* _Source material_:

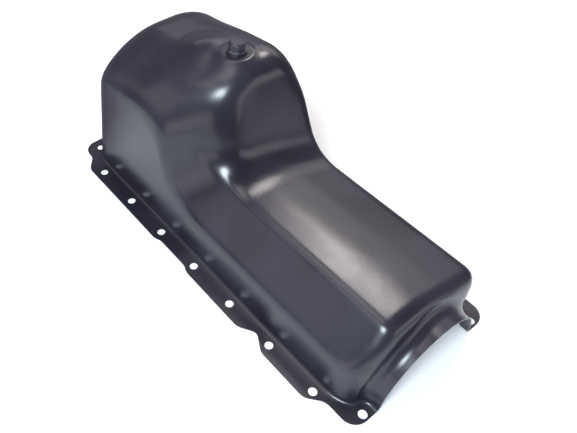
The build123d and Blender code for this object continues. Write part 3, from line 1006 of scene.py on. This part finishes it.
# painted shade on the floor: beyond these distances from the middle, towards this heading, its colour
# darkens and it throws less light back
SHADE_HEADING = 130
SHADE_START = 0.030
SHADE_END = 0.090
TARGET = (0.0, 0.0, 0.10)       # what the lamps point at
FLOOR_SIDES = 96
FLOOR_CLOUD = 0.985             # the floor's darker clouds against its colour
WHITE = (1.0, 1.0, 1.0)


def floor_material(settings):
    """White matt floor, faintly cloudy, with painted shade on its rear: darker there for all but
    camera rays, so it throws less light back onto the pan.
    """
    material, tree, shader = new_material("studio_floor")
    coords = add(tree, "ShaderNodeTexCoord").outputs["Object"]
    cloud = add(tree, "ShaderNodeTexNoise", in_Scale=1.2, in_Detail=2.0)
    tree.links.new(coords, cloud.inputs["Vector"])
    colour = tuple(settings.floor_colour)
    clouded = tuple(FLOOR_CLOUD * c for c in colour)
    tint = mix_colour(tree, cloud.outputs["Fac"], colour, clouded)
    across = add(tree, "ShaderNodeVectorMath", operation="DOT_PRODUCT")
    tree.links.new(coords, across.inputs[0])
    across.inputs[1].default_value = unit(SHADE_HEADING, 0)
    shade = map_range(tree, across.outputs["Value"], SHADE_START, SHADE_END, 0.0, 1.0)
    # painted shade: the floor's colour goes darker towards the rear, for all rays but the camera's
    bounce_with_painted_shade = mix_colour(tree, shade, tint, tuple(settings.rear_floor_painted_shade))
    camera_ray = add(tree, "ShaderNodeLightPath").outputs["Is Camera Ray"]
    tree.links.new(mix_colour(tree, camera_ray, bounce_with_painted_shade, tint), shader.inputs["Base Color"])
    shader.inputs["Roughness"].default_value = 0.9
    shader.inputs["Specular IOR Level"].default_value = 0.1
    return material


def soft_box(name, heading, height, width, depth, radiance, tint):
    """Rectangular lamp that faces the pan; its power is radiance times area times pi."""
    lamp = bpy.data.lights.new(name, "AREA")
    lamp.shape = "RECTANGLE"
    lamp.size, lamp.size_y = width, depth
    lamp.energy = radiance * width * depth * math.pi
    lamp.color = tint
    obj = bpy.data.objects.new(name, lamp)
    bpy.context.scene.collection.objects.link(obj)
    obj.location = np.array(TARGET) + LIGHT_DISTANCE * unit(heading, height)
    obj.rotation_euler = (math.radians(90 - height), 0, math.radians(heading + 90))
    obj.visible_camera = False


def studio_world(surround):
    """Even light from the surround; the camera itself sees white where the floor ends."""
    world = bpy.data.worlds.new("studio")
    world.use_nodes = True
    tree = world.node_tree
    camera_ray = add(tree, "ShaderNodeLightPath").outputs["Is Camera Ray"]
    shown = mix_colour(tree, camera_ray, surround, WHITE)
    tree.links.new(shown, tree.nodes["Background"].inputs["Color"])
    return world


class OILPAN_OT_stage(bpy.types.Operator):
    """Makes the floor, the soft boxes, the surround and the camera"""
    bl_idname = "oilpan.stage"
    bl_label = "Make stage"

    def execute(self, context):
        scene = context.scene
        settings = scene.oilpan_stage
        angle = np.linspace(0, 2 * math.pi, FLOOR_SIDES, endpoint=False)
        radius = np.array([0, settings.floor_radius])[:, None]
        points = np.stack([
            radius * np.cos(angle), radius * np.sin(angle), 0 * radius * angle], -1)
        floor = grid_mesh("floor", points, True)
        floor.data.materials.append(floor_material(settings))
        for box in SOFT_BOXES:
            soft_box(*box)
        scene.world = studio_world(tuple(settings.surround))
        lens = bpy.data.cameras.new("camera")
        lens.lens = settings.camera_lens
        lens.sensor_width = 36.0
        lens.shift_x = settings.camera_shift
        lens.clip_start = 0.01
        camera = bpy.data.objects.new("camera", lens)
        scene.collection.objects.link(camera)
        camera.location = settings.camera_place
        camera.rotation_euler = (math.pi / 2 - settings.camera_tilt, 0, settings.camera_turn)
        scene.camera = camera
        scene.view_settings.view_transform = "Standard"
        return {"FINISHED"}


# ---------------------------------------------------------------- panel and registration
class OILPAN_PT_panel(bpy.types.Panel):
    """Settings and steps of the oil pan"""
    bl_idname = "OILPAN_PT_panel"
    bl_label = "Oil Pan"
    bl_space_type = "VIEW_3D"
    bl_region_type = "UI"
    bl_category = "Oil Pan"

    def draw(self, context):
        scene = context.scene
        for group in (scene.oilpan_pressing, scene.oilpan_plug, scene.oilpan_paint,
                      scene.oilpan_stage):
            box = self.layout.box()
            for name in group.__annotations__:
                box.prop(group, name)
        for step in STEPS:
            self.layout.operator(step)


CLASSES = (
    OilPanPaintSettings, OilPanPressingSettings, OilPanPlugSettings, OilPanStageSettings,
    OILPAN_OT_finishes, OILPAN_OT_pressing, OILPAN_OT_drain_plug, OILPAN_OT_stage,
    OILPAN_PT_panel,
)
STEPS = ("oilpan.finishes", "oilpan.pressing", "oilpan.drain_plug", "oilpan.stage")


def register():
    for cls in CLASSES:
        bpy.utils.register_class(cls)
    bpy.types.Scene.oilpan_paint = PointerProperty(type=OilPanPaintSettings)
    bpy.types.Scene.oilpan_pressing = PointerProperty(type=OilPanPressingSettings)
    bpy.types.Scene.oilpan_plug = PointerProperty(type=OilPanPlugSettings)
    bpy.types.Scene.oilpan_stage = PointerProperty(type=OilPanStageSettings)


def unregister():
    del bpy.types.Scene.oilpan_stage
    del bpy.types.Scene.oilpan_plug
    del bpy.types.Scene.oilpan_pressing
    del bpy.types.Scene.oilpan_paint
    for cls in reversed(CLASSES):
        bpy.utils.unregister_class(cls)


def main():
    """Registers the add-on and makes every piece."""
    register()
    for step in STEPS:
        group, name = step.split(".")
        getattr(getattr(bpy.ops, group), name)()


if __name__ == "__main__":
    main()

* _Exercise description_: Set down the lines above as they stand, starting with the first line and ending with the line that contains "obj.visible_camera = False".

* _Answer below_:
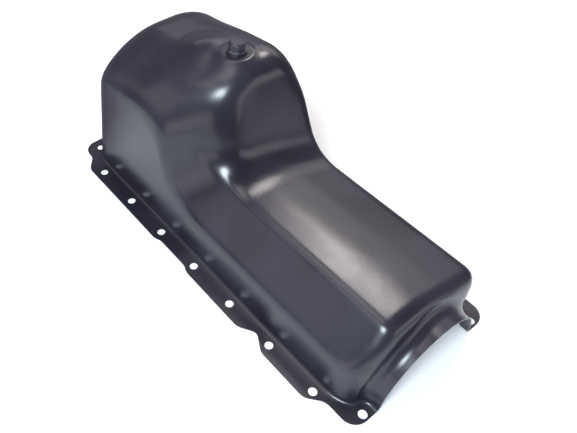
The build123d and Blender code for this object continues. Write part 3, from line 1006 of scene.py on. This part finishes it.
# painted shade on the floor: beyond these distances from the middle, towards this heading, its colour
# darkens and it throws less light back
SHADE_HEADING = 130
SHADE_START = 0.030
SHADE_END = 0.090
TARGET = (0.0, 0.0, 0.10)       # what the lamps point at
FLOOR_SIDES = 96
FLOOR_CLOUD = 0.985             # the floor's darker clouds against its colour
WHITE = (1.0, 1.0, 1.0)


def floor_material(settings):
    """White matt floor, faintly cloudy, with painted shade on its rear: darker there for all but
    camera rays, so it throws less light back onto the pan.
    """
    material, tree, shader = new_material("studio_floor")
    coords = add(tree, "ShaderNodeTexCoord").outputs["Object"]
    cloud = add(tree, "ShaderNodeTexNoise", in_Scale=1.2, in_Detail=2.0)
    tree.links.new(coords, cloud.inputs["Vector"])
    colour = tuple(settings.floor_colour)
    clouded = tuple(FLOOR_CLOUD * c for c in colour)
    tint = mix_colour(tree, cloud.outputs["Fac"], colour, clouded)
    across = add(tree, "ShaderNodeVectorMath", operation="DOT_PRODUCT")
    tree.links.new(coords, across.inputs[0])
    across.inputs[1].default_value = unit(SHADE_HEADING, 0)
    shade = map_range(tree, across.outputs["Value"], SHADE_START, SHADE_END, 0.0, 1.0)
    # painted shade: the floor's colour goes darker towards the rear, for all rays but the camera's
    bounce_with_painted_shade = mix_colour(tree, shade, tint, tuple(settings.rear_floor_painted_shade))
    camera_ray = add(tree, "ShaderNodeLightPath").outputs["Is Camera Ray"]
    tree.links.new(mix_colour(tree, camera_ray, bounce_with_painted_shade, tint), shader.inputs["Base Color"])
    shader.inputs["Roughness"].default_value = 0.9
    shader.inputs["Specular IOR Level"].default_value = 0.1
    return material


def soft_box(name, heading, height, width, depth, radiance, tint):
    """Rectangular lamp that faces the pan; its power is radiance times area times pi."""
    lamp = bpy.data.lights.new(name, "AREA")
    lamp.shape = "RECTANGLE"
    lamp.size, lamp.size_y = width, depth
    lamp.energy = radiance * width * depth * math.pi
    lamp.color = tint
    obj = bpy.data.objects.new(name, lamp)
    bpy.context.scene.collection.objects.link(obj)
    obj.location = np.array(TARGET) + LIGHT_DISTANCE * unit(heading, height)
    obj.rotation_euler = (math.radians(90 - height), 0, math.radians(heading + 90))
    obj.visible_camera = False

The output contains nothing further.